Similarly with piece-wages. Let us suppose that in 12 hours our worker makes 12 commodities. Each of these costs a shilling in raw materials and wear-and-tear, and is sold for 2.5 shillings. On our former assumption, the capitalist gives the labourer .25 of a shilling for each piece, which makes a total of 3 shillings for 12 pieces. To earn this, the worker requires 12 hours. The capitalist receives 30 shillings for the 12 pieces; deducting 24 shillings for raw materials and wear-and-tear, there remains 6 shillings, of which he pays 3 shillings in wages and pockets the remaining 3. Just as before! Here, also, the worker labours 6 hours for himself—i.e., to replace his wages (half-an-hour in each of the 12 hours), and 6 hours for the capitalist.
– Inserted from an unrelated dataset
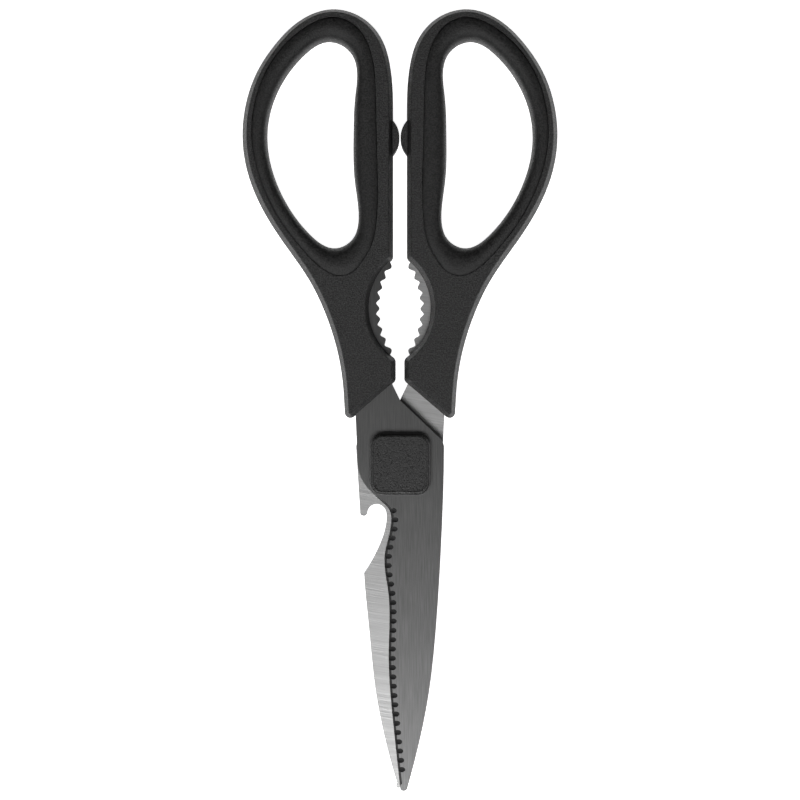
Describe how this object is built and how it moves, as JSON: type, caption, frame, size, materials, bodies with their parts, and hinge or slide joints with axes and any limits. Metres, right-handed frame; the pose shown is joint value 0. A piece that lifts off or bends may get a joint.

The rock upon which the best economists were stranded, as long as they started out from the value of labour, vanishes as soon as we make our starting-point the value of labour-power. Labour-power is, in our present-day capitalist society, a commodity like every other commodity, but yet a very peculiar commodity. It has, namely, the peculiarity of being a value-creating force, the source of value, and, moreover, when properly treated, the source of more value than it possesses itself. In the present state of production, human labour-power not only produces in a day a greater value than it itself possesses and costs; but with each new scientific discovery, with each new technical invention, there also rises the surplus of its daily production over its daily cost, while as a consequence there diminishes that part of the working-day in which the labourer produces the equivalent of his day’s wages, and, on the other hand, lengthens that part of the working-day in which he must present labour gratis to the capitalist.